Lord Hooson: My Lords, will the noble Baroness, Lady Young, deal with this point? I believe that the argument may be slightly misleading. If she were speaking generally of England and Wales, it may well be that more money is available. However, 92 per cent. of children between four and five years in Wales receive so-called nursery education. Of those, 79 per cent. are in full-time education. The provision for vouchers is for only part-time education. Many of the schools in Wales are in rural areas with small numbers. Therefore vouchers even for part-time education may not provide the money. That is the fear in Wales.
The theory may be all right in England where one has a much greater leeway to make up. But in Wales where 92 per cent. of those children already receive such education the genuine fear of parents is that the money will simply not be available.
Baroness Young: My Lords, I am sure that this point will be dealt with by my noble friend the Minister. However, there is no question that the education currently provided would be removed from children. I should have to have that confirmed but it is not my understanding of the way the scheme would operate.
Lord Pearson of Rannoch: My Lords, before my noble friend on the Front Bench replies, will the noble Baroness, Lady Farrington, take on board this fact: until the Government started taking parental choice seriously there were up to one million spare places in the state system of education. The noble Baroness talks about the comparatively small sum of money which she claims will be wasted in administration of the scheme. From the evidence I have so far heard, I doubt it. Perhaps the Benches opposite should consider the colossal savings that are starting to be made by giving parents the choice that this scheme provides. I urge my noble friend not to accept the amendment.
Lord Henley: My Lords, as we made clear at an earlier stage, there have been no pilot schemes in Wales because, quite simply, no local authorities in Wales applied for the benefits of that pilot scheme and thus denied their children the possibilities of bringing choice and benefit to Wales.
Perhaps I may put the figures straight. Some 90 per cent. of parents have applied for vouchers, with an impressive 97 per cent. in Norfolk and 95 per cent. in Wandsworth. So far some 83 per cent. of those vouchers have been returned and more continue to come in. We do not expect them all to be redeemed. In some areas, in London in particular, parents may take their children to school outside the phase 1 areas, in which case they will be unable to use their vouchers during phase 1. The value of the as yet unredeemed vouchers is nowhere near £2.75 million. The party opposite simply cannot get its sums right.
Let us turn our attention to the amendment. First, it is almost a re-run of the debate at Committee stage when the noble Lord and others sought to delay the introduction of the voucher scheme in Wales until there had been a pilot phase. I accept that the noble Lord has slightly amended his proposals by suggesting that the experimental schemes, as they are called, should be restricted to high providing authorities. However, I believe that the arguments remain the same as those on which the Committee made a clear decision some three weeks ago.

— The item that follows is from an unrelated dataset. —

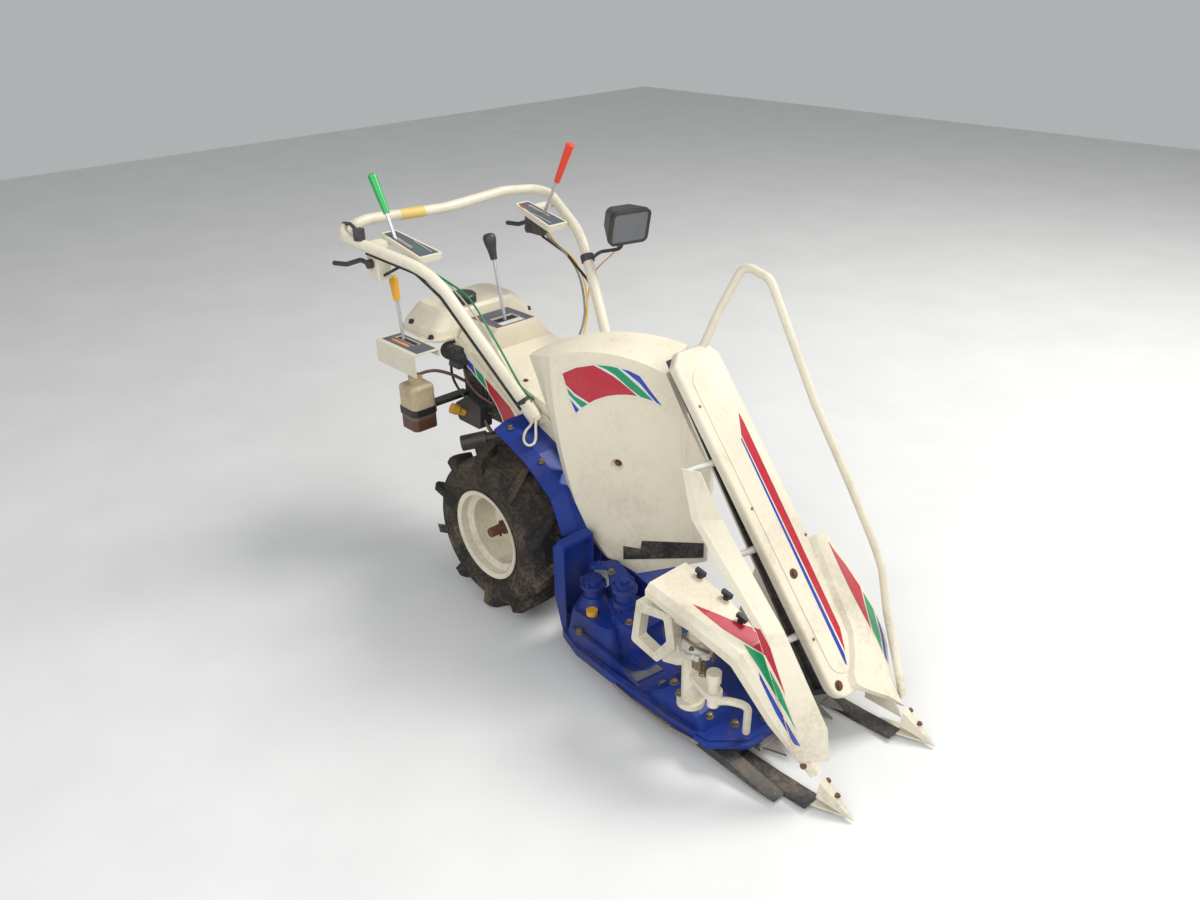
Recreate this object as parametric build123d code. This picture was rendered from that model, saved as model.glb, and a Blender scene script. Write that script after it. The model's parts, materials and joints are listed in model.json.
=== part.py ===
from build123d import *
from math import cos, sin, tan, radians
import os

# Walk-behind one-row reaper binder. Millimetres, +X forward, +Y to the machine's left, +Z up.
# X runs from the wheel axle, Y from the outer plane of the right rim, Z from the ground.
# MID_X and CENTRE_Y take that frame to the middle of the whole machine's box.

# Overall
CENTRE_Y = 285.0          # centre plane between the wheels and the handlebar
MID_X = 257.2             # middle of the length, rear bar to divider tips
TRACK = 426.0             # between the middle planes of the two wheels

# Wheels
TYRE_R = 207.0            # over the lugs
TYRE_W = 165.0
LUG_H = 19.0
LUG_W = 24.0
LUG_COUNT = 10            # on each side of the tread
RIM_W = 144.0
RIM_SEAT_R = 104.6
RIM_LIP = 8.9             # flange above the bead seat
RIM_WELL = 15.6           # well below the bead seat
RIM_T = 3.0
BEAD_FIT = 0.4
DISC_IN = 80.0            # depth of the wheel disc behind the outer rim plane
DISC_DISH = 12.0
HUB_R = 21.0
HUB_L = 62.0

# Axles and transmission
AXLE_R = 12.5
AXLE_FIT = 0.1
HUB_FIT = 0.05
STUB_R = 12.0             # turned-down outer end that takes a wheel hub extension
STUB_L = 26.0
STUB_IN = 14.0            # its end inside the outer rim plane
COLLAR_W = 8.0
BOSS_R = 30.0
CASE_W = 190.0            # across the transmission case
PLATE_T = 4.0

# Engine, tank and hood
ENG_X0, ENG_X1 = -330.0, -97.0
ENG_Y0, ENG_Y1 = 170.0, 400.0
ENG_Z0, ENG_Z1 = 372.0, 560.0
TANK_X0, TANK_X1 = -502.0, -326.0
TANK_HALF = 160.0         # half its width at the flange
TANK_TOP_HALF = 112.0
TANK_Z0, TANK_Z1 = 574.0, 646.0
TANK_LIP = 8.0
CAP_X, CAP_Y, CAP_R, CAP_H = -372.0, 247.0, 35.0, 22.0
HOOD_HALF = 115.0
HOOD_T = 3.0
GATE_Z = 622.0
GATE_X0, GATE_X1 = -322.0, -194.0
GATE_HALF = 68.0
GATE_T = 1.6

# Handlebar: x, distance from the centre plane, z
BAR_R = 13.6
BAR_LOW = (27.0, 136.0, TYRE_R + 271.0)
BAR_KNEE = (-205.0, 232.0, 802.0)
BAR_CORNER = (-462.0, 330.0, 868.0)
BAR_REAR = (-502.0, 215.0, 874.0)
BAR_MID = (-474.0, 0.0, 869.0)
BAR_BENDS = [190.0, 52.0, 90.0, 200.0]
CLAMP_T = 4.0
CLAMP_FIT = 0.05

# Consoles and levers
CONSOLE_X0, CONSOLE_X1 = -422.0, -256.0
CONSOLE_OUT = 230.0       # outer edge from the centre plane
CONSOLE_REAR_W, CONSOLE_FRONT_W = 44.0, 66.0
CONSOLE_FRONT_Z = 812.0
CONSOLE_RISE = 10.5       # slope up to the rear, degrees
CONSOLE_T = 15.0
LEVER_R = 4.5
GRIP_R = 11.5

# Fenders
WHEEL_GAP = 14.0          # least running gap over a wheel
FENDER_T = 3.0
FENDER_OUT = 62.0         # outer edge of the right fender
FENDER_RIDGE = 38.0       # width of the sloping outer strip
FENDER_RISE = 12.0
FENDER_IN = 160.0
FENDER_BOLT = 54.0        # angle of its front bolt about the wheel axis
FENDER_BOLT_UP = 28.5     # bolt above the tread

# Binder cover
COVER_AT = (180.0, 100.0, 0.0)
COVER_TURN = 28.0
COVER_DEPTH = 96.0
COVER_BEVEL = 18.0
COVER_LOW_DEPTH = 42.0
COVER_FOOT_DEPTH = 14.0
COVER_WALL = 3.0

# Header deck
DECK_Z = 38.0
DECK_T = 14.0
DECK_RIM = 7.0
SKID_T = 8.0
DECK_TOP = DECK_Z + DECK_T

# Pickup case
CASE_TILT = 37.6          # lean of the case behind the vertical
PICK_Y0 = 198.0
PICK_Y1 = 332.0
PICK_TOP = (414.0, 728.0)
PICK_LEN = 776.0
PICK_COVER_T = 20.0
CHANNEL_TOP_T = 7.0
CHANNEL_LOW_T = 44.0
CHANNEL_IN = 8.0
TINE_R = 8.5
TINE_L = 88.0
TINE_COUNT = 3
TINE_PITCH = 194.0
TINE_FIRST = 236.0

# Knotter
KNOT_COLUMN = (663.0, 10.0)
KNOT_DISC = (677.0, 8.0)
KNOT_PIVOT = (738.0, -9.0)
DISC_R = 40.0
DISC_Z0, DISC_Z1 = 238.0, 250.0
PIVOT_R = 12.0
PIVOT_FIT = 0.05

# Guide hoop and cables
HOOP_R = 9.0
CABLE_R = 3.5
CABLE_GAP = 0.2           # cable to the bar it is clipped on

PARTS = {}


def put(name, *shapes):
    """Keep a node's solids under its name."""
    PARTS[name] = Compound([solid for shape in shapes for solid in shape.solids()])


def other_side(shape):
    """The same piece on the other side of the machine's centre plane."""
    return mirror(shape, about=Plane(origin=(0, CENTRE_Y, 0), z_dir=(0, 1, 0)))


def side_y(distance, side):
    return CENTRE_Y + side * distance


def rod(start, end, radius):
    """A round bar between two points."""
    start, end = Vector(*start), Vector(*end)
    run = end - start
    return extrude(Plane(start, z_dir=run) * Circle(radius), run.length)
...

Of course I recognise the concerns of noble Lords opposite and of others in Wales that the quality of provision for all should not be prejudiced; and that certain aspects of provision in Wales differ from those in England. Noble Lords opposite know that the Welsh Office has already taken steps to ensure that the Welsh dimension is being taken fully into account and has made specific arrangements to meet the particular circumstances and needs of Wales--such as the method of transferring resources from local authorities which was previously commended by certain noble Lords. The Welsh Office has sought advice from the Curriculum and Assessment Authority for Wales--the equivalent of SCAA--on what should be the desirable outcomes of provision for four year-olds under the voucher scheme. The advice of the authority has been accepted by the Secretary of State for Wales.

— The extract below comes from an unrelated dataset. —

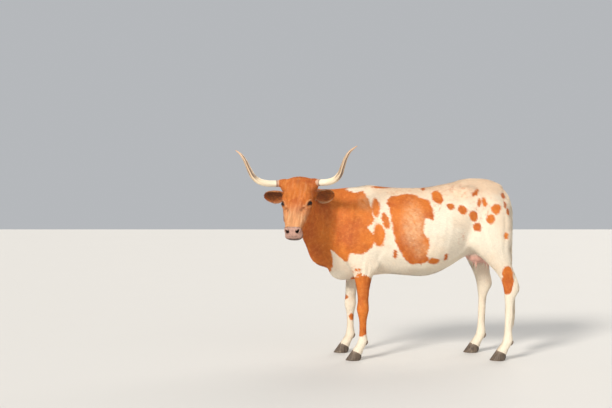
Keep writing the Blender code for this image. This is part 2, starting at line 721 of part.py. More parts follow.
def ear(name, side, collection):
    """A curled leaf: its back is one arc and its cup another, over a round root."""
    heading, across, upright, _, _ = head_axes()
    rows = between([(side * EAR_LENGTH[side] * row[0], *row[1:]) for row in EAR], EAR_STEP)
    root = upright_point(*rows[0][:3])
    sweep = Matrix.Rotation(EAR_SWEEP[side] * side, 3, upright)
    points = [root + sweep @ (upright_point(*row[:3]) - root) for row in rows]
    rings = []
    for k, (_, _, _, half, back, cup) in enumerate(rows):
        line = (points[min(k + 1, len(points) - 1)] - points[max(k - 1, 0)]).normalized()
        face = Matrix.Rotation(EAR_TILT[side] * side, 3, across) @ (heading * 0.93 - upright * 0.36)
        face = (face - line * face.dot(line)).normalized()
        wide = line.cross(face)
        arc = []
        for j in range(EAR_ARC + 1):
            angle = math.pi * j / EAR_ARC
            arc.append(points[k] + wide * (half * math.cos(angle)) - face * (back * math.sin(angle)))
        for j in range(EAR_ARC + 1):
            angle = math.pi * (1 - j / EAR_ARC)
            reach = max(half - EAR_RIM, half * 0.4)
            arc.append(points[k] + wide * (reach * math.cos(angle)) - face * (cup * math.sin(angle)))
        rings.append(arc)
    return loft(name, rings, collection)


def tail_point(z):
    """The tail's middle and radius at a height below its root."""
    for (x0, z0, r0), (x1, z1, r1) in zip(TAIL, TAIL[1:]):
        if z0 >= z >= z1:
            t = (z0 - z) / (z0 - z1)
            return Vector((x0 + (x1 - x0) * t, 0, z)), r0 + (r1 - r0) * t
    return Vector((TAIL[-1][0], 0, z)), TAIL[-1][2]


def tail(collection):
    rows = [row for row in between([(x, z, 0, r) for x, z, r in TAIL], 0.045) if row[1] > SWITCH_TOP + 0.004]
    points = [Vector((row[0], 0, row[1])) for row in rows]
    radii = [row[3] for row in rows]
    end, radius = tail_point(SWITCH_TOP)
    return tube("tail", points + [end], radii + [radius], 12, collection)


def switch_core(collection):
    heights = [SWITCH_TOP - GAP, 0.57, 0.52, 0.47, 0.42]
    points = [tail_point(z)[0] for z in heights]
    radii = [0.0125, 0.0190, 0.0200, 0.0150, 0.0050]
    return tube("tail_switch", points, radii, 12, collection)


def lock(root, out, length, half, reach, curl, collection):
    """One flat tapered lock that leaves the tail, hangs and turns a little."""
    across = Vector((0, 0, 1)).cross(out).normalized()
    rings = []
    shape = ((0.0, 0.6, 0.0), (0.24, 0.9, 0.7), (0.55, 1.0, 1.0), (0.82, 0.6, 0.9), (1.0, 0.08, 0.7))
    for share, width, stand in shape:
        sway = across * (curl * math.sin(share * 2.6) * half)
        point = root + out * (reach * stand) + sway - Vector((0, 0, length * share))
        turn = out * 1.0 + across * (0.4 * curl * share)
        turn.normalize()
        side = Vector((0, 0, 1)).cross(turn).normalized()
        thick = 0.0062 * (1 - 0.72 * share)
        halves = (half * width, half * width, thick, thick)
        rings.append(ring(point, side, turn, halves, (1.5, 1.5), 6))
    return loft("lock", rings, collection)


def tail_switch(scraps, locks):
    core = switch_core(scraps)
    rng = random.Random(7)
    for tier, (count, height, length, half, reach) in enumerate(SWITCH_TIERS):
        for k in range(count):
            angle = 2 * math.pi * (k + 0.5 * (tier % 2) + rng.uniform(-0.12, 0.12)) / count
            out = Vector((math.cos(angle), math.sin(angle), 0))
            middle, radius = tail_point(height)
            root = middle + out * (0.010 * rng.uniform(0.8, 1.1)) - Vector((0, 0, rng.uniform(-0.006, 0.006)))
            curl = rng.choice((-1, 1)) * rng.uniform(0.3, 0.9)
            lock(root, out, length * rng.uniform(0.88, 1.06), half * rng.uniform(0.9, 1.15),
                 reach * rng.uniform(0.8, 1.15), curl, locks)
    boolean(core, "UNION", locks)
    keep_largest(core)
    return core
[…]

The Welsh Office has done much in recent years to promote and protect the development of the Welsh language and of Welsh medium education. Only yesterday my right honourable friend the Parliamentary Under-Secretary of State at the Welsh Office announced funding for the expansion of a Welsh medium secondary school in Cardiff under the popular schools initiative. I was grateful that the noble Lord, Lord Hooson, referred to the meeting he had with my honourable friends in the Welsh Office. I am sure that if my honourable friends have offered further meetings, the noble Lord will take them up.

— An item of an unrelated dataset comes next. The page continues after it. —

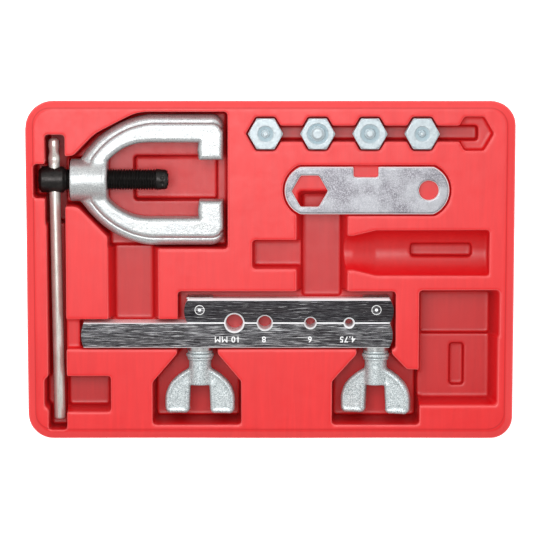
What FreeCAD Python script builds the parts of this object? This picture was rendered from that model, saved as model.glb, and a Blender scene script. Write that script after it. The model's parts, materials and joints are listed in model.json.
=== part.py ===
import FreeCAD, Part
import math
import os

# Tube flaring set in its moulded storage tray. Millimetres, +Z up. The origin is on the tray's
# underside, at the middle of the pocket layout and less than 1 mm from the middle of the tray.
# +X runs along the tray and the flaring bar, and the wing nuts point towards -Y.

V = FreeCAD.Vector
PLAN_UP = V(0, 0, 1)

# Storage tray
TRAY_X = (-136.6, 137.2)
TRAY_Y = (-96.4, 94.8)
TRAY_HEIGHT = 38.0
TRAY_CORNER_R = (14.3, 12.7, 14.2, 15.9)  # south-west, south-east, north-east, north-west
TRAY_SIDE_TAPER = 4.0  # degrees
RIM_BAND = 5.0
RIM_DROP = 1.8
SKIN = 2.0
POCKET_CORNER_R = 1.6

# Forcing screw line: every turned part of the yoke shares this axis, parallel to X
SCREW_Y = 50.0
SCREW_Z = 28.0
SCREW_R = 6.0
SCREW_TIP_X = -57.6
SCREW_TIP_R = 5.4
THREAD_END_X = -64.0
HEAD_X0 = -129.6
HEAD_X1 = -114.8
HEAD_R = 7.4
TOMMY_X = -120.9
TOMMY_R = 3.1
TOMMY_TILT = 0.7  # degrees, the lean that the loose cross hole allows
TOMMY_GAP = 0.15
TOMMY_Y0 = -86.3
TOMMY_Y1 = 73.3
RUNNING_GAP = 0.05

# Yoke
HUB_X0 = -112.4
HUB_X1 = -92.0
HUB_R = 11.3
YOKE_OUTER = 36.5  # half width over the arms
YOKE_INNER = 21.4
FOOT_GAP = 11.0  # half the gap between the feet
FOOT_X0 = -40.0
YOKE_END_X = -26.4
ARM_START_X = -67.0
ARM_HALF_THICK = 7.8
BAND_WIDTH = 5.0
BAND_HALF_THICK = 6.2

# Swivel nose in the hollow end of the screw, which is staked over the nose's groove
NOSE_R = 3.5
NOSE_BORE_DEPTH = 12.0
NOSE_PROUD = 0.5
BALL_R = 2.5
STAKE_BACK = 2.6
STAKE_R = 1.3
STAKE_ANGLES = (75, 110, 255, 290)  # degrees round the screw from +Y

# Flaring bar: two jaws that meet at JAW_SPLIT_Y
BAR_Z0 = 24.0
BAR_THICK = 15.0
BAR_Z1 = BAR_Z0 + BAR_THICK
BAR_AXIS_Z = BAR_Z0 + BAR_THICK / 2
JAW_SPLIT_Y = -29.85
JAW_GAP = 0.1
LONG_JAW_X = (-106.0, 68.9)
LONG_JAW_Y0 = -43.9
SHORT_JAW_X = (-48.2, 69.4)
SHORT_JAW_Y1 = -16.9
END_BULGE = 2.0
HANDLE_BULGE = 1.4
TUBE_HOLES = ((-20.0, 4.85, 5.75), (-2.9, 3.9, 4.6), (22.7, 2.9, 3.6), (44.4, 2.3, 3.2))
COUNTERSINK = 1.2
BOLT_X = (-39.5, 59.7)

# Clamp bolts, washers and wing nuts
BOLT_R = 4.0
BOLT_BODY_R = 5.0
BOLT_END_Y = -63.0
BOLT_HEAD = (14.6, 1.4, 8.0)
BOLT_HEAD_Z = BAR_AXIS_Z - 1.5
CROSS_PIN_R = 2.9
CROSS_PIN_Y = -22.5
BOLT_CLEARANCE = 0.3
WASHER_R = 7.3
WASHER_THICK = 2.2
WING_COLLAR_R = 7.6
WING_COLLAR_LENGTH = 2.8
WING_BARREL_R = 6.4
WING_SPAN = 39.0
WING_GAP = 11.4
WING_U_Y = -65.6
WING_TIP_Y = -82.0
WING_THICK = 6.6
WING_TURN = (-3.0, -13.0)  # degrees about +Y as the nuts were left

# Hexagonal adapters: (name, x, pip radius, cup radius)
HEX_FLATS = 17.0
ADAPTER_Y = 76.3
ADAPTER_PITCH = 29.05
ADAPTER_X0 = -2.5
ADAPTER_ROW = (
    ("adapter_6", 1.85, 4.4),
    ("adapter_10", 3.7, 5.8),
    ("adapter_8", 2.5, 5.3),
    ("adapter_4_75", 1.5, 4.2),
)
HEX_SEATS = 5  # the last seat is empty
HEX_SEAT_GAP = 0.9
ADAPTER_HEIGHT = 9.0
ADAPTER_Z0 = 30.6
SHANK_R = 3.6
SHANK_LENGTH = 6.0
CUP_DEPTH = 2.6

# Spanner
SPANNER_Z0 = 33.6
SPANNER_THICK = 4.6
SPANNER_X = (8.1, 100.2)
SPANNER_Y = (31.2, 57.9)
SPANNER_END_INSET = 9.0
SPANNER_HEX = (22.2, 44.2, 17.5)
SPANNER_ROUND = (88.6, 44.7, 5.5)
SPANNER_NOTCH = (46.6, 60.4, 52.0)


# --- outline helpers -------------------------------------------------------------------------


def rect(x0, x1, y0, y1):
    """Corners of an upright rectangle, anticlockwise."""
    return [(x0, y0), (x1, y0), (x1, y1), (x0, y1)]


def grown(points, distance):
    """An anticlockwise outline with every side moved outwards by distance."""
    result = []
    count = len(points)
    for i in range(count):
        before, here, after = points[i - 1], points[i], points[(i + 1) % count]
        ax, ay = here[0] - before[0], here[1] - before[1]
        bx, by = after[0] - here[0], after[1] - here[1]
        al, bl = math.hypot(ax, ay), math.hypot(bx, by)
        n1 = (ay / al, -ax / al)
        n2 = (by / bl, -bx / bl)
        scale = distance / (1 + n1[0] * n2[0] + n1[1] * n2[1])
        moved = (here[0] + (n1[0] + n2[0]) * scale, here[1] + (n1[1] + n2[1]) * scale)
        result.append(moved + tuple(here[2:]))
    return result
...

The Welsh Office is committed to monitoring the implementation of the voucher scheme in Wales. It will do so in consultation with local authorities, the voluntary sector, the independent sector and, of course, the inspectorate. It will happily involve the Welsh Joint Education Committee in the consultation. It will have particular regard to the maintenance of quality of education for four year-olds across the whole of Wales and to the position of the Welsh language. It will be concerned to ensure that any aspect of the voucher scheme which is not working as it should will be reviewed and possibly modified. I can give an assurance to the House that the Bill provides for the detailed operation of the scheme to be governed by both regulations and arrangements. The regulations and arrangements are made by the relevant Secretary of State. If need be, therefore, separate regulations and arrangements can be made for England and Wales. It is always possible that the detail of the scheme in Wales could be amended by modifications to the regulations or arrangements setting out detailed implementation of the scheme made by my right honourable friend the Secretary of State for Wales as opposed to my right honourable friend the Secretary of State for Education and Employment. I can also give an assurance that implementation of the scheme in Wales will be kept under continual review by colleagues in the Welsh Office.
In Wales, as in England, we want to ensure that all four year-olds whose parents want them to receive education will have access to a place for the full three terms. I know that noble Lords mentioned the much higher percentage of nursery provision in Wales, but it is not happening in all areas of Wales at the moment. The Government believe that the provision of education for four year-olds should not be the sole preserve of the local authority sector. It is not their sole preserve in the education of compulsory school age pupils. There is a thriving independent sector and grant-maintained schools have broken away from local authority control. They too are thriving. We in the Government believe that parents should be given the choice. We are prepared to let them decide what they want for their children, rather than the local authority. The proposed
I believe that the amendment proposed by the noble Lord would mean yet further delay. I trust that noble Lords will not seek to deny that choice to parents in Wales. In the light of my assurances about the intention of the Welsh Office to keep the implementation of the scheme under close review, I hope that the noble Lord will feel able to withdraw his amendment.